Once this letter became public, the Defence Minister, at a meeting with the services chiefs, instructed them to issue the 7th CPC notification and said that thereafter the government would look into the anomalies. Although Air Chief Marshal Arup Raha, who heads the Chiefs of Staff Committee, said they were “satisfied” with the Defence Minister’s response, the three services have not issued the special instructions necessary for implementation of the award.

According to highly placed sources in the Army and the Indian Air Force (IAF), the service chiefs have categorically told the Defence Minister that unless four key anomalies pointed out by them were removed, there was no question of issuing the special instruction. Highly placed sources in the IAF told Frontline that despite their statement that the service chiefs were satisfied with the government’s response, Air Chief Marshal Raha made it clear to the rank and file that “there was no going back on what the signal told its personnel and the chiefs will ensure that at least the four key anomalies were removed before they issued the special instructions for the implementation of 7th CPC award”. He said as much categorically at an event organised by retired Air Force personnel shortly after meeting the Defence Minister. Informed sources told Frontline that the service chiefs had given the government one month to resolve these four anomalies.

The four anomalies are among 36 that the services want corrected. They include bringing the services into a higher pay matrix vis-a-vis the civilian services and paramilitary services, granting non-functional upgradation (NFU), enhancing disability pension, and increasing the military service pay (MSP) for Junior Commissioned Officers (JCOs).

Defence personnel point out that because they have been brought into a different pay matrix vis-a-vis other civilian services and Central paramilitary services, they get far less than their civilian counterparts. Besides, promotion to higher ranks for defence personnel is based on vacancies, so only a minuscule percentage gets to reach the higher ranks, while the rest, for no fault of their own, are left behind.
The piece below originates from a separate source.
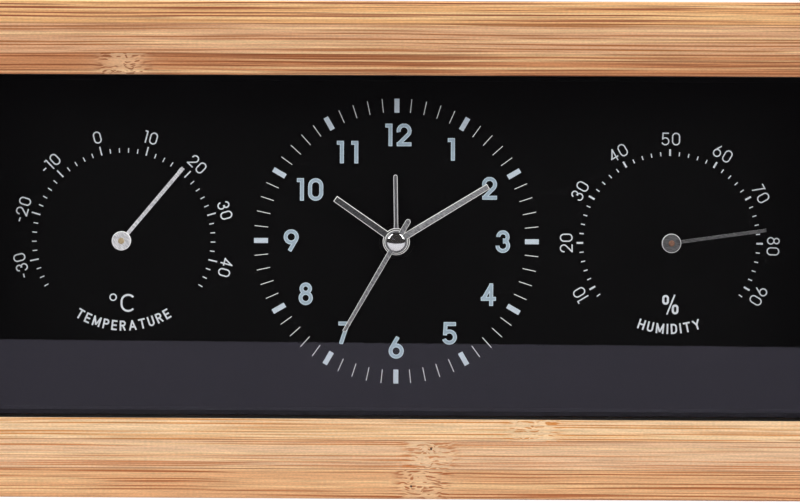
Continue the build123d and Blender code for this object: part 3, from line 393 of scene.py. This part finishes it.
uneven(
    "pale_softwood",
    ["corner_blocks"],
    (214, 184, 140),
    (188, 152, 108),
    1.1 * mm,
    0.7,
    relief=0.1 * mm,
    stretch=(1, 1, 0.08),
)

# Lens: one clear acrylic sheet, held in a groove round the frame. It mirrors the table in front of it
# in its lower part. Light from lamps reaches the dial through it.
lens, tree, shader = new_material(
    "clear_sheet",
    base_color=(0.985, 0.985, 0.985, 1),
    roughness=0.0,
    ior=1.33,
    transmission_weight=1.0,
    specular_tint=(0.8, 0.75, 0.95, 1),
)
rays = tree.nodes.new("ShaderNodeLightPath").outputs
open_rays = tree.sum("MAXIMUM", rays["Is Shadow Ray"], rays["Is Diffuse Ray"])
clear = tree.add("ShaderNodeBsdfTransparent", {})
both = tree.add("ShaderNodeMixShader", {0: open_rays, 1: shader.outputs[0], 2: clear})
tree.links.new(both, tree.nodes["Material Output"].inputs[0])
dress(lens, "lens")

# Spacers: four strips of black foamed sheet between the lens and the dial, cut to length and stuck
# round the edge of the opening.
uneven(
    "black_foam_sheet",
    ["spacer_top", "spacer_bottom", "spacer_left", "spacer_right"],
    (12, 12, 12),
    (18, 18, 19),
    0.4 * mm,
    0.85,
    relief=0.05 * mm,
    specular_ior_level=0.05,
)

# Dial: one black sheet with a fine matt surface, stuck on a fibre board. Its three scales are screen
# printed. The place below the hub stays bare.
uneven(
    "black_dial_sheet",
    ["dial_face"],
    (8, 8, 8),
    (11, 11, 11),
    0.25 * mm,
    0.75,
    relief=0.01 * mm,
    specular_ior_level=0.03,
)
uneven(
    "fibre_board",
    ["dial_backer"],
    (122, 92, 62),
    (94, 68, 44),
    0.5 * mm,
    0.85,
    relief=0.08 * mm,
)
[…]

Since NFU is granted to all civilian services, there is no rationale to deny it to defence personnel.

Similarly, hardship allowance of defence personnel has been lowered vis-a-vis their civilian counterparts and their disability pension too has been reduced. The maximum hardship allowance for a soldier posted at Siachen is roughly Rs.37,000 a month, but a civilian posted outside his or her comfort zone, say in Guwahati, would get Rs.70,000 extra a month, they say.

Disability pension for defence personnel has been lowered following the government’s decision to “rationalise” it apparently because it thought that an unreasonably high number of defence personnel were drawing disability pension. The rationalisation was done by the introduction of a clause called “Neither Attributable Nor Aggravated” (NANA). This meant that if a soldier’s disability was certified NANA, he would not get disability pension, and if his length of service was less than 10 years he would get no pension at all. On the other hand, say the defence personnel, civilian government employees and paramilitary personnel were covered by the percentage-based criteria for deciding disability, and they got not only full pension but also an additional disability element in it.
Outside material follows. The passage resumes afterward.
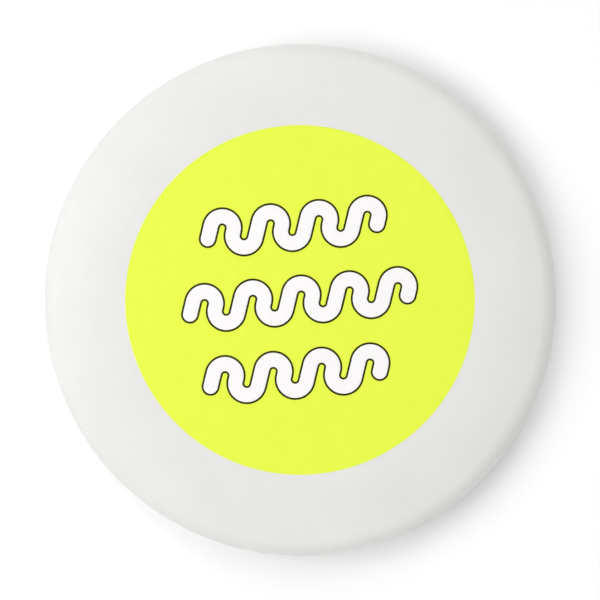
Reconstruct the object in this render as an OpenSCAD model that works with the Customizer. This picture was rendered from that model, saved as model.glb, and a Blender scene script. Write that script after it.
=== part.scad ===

Major General (retd) Satbir Singh, chairman of the Indian Ex Servicemen Movement (IESM), said the government should think why it was that in 90 per cent of the cases involving disputes about disability pension before the Armed Forces Tribunal the verdict goes against it. The last among the four grouses is the MSP for JCOs, which has been kept the same as that of soldiers. “This is highly demoralising for the JCOs because they are a rank above the soldiers and are effectively responsible for commanding and disciplining them. They are the bridge between the commanding officers and jawans and putting them on a par with jawans would demoralise them,” said Maj. Gen. Satbir Singh

Service personnel are unanimous in their support for the decision taken by the services headquarters. “If we accept the recommendations now, they will never resolve these anomalies. We are still waiting to get the anomalies in the Sixth Pay Commission sorted out, and that was 10 years ago. In fact, the rank pay anomaly which the bureaucracy inserted in the Fourth Pay Commission took 25 years to get resolved,” said a serving General.

In the matter of pension, it took many years of agitation for service personnel to be granted one rank, one pension (OROP), but even that has been diluted and the veterans have been on the road for more than 400 days now, sitting on dharna at Jantar Mantar in New Delhi, demanding full OROP.

The government set up a committee (Justice (retd) L. Narasimha Reddy Committee) to look into the veterans’ grievances and asked it to submit its report in June this year, but it is still only halfway through the exercise. “We expect nothing from this committee, it is just an eyewash,” said Maj. Gen. Satbir Singh.

Efforts to get the Defence Ministry’s response proved futile. Senior officials in the Ministry only said it was “seized of the matter which will be sorted out soon”.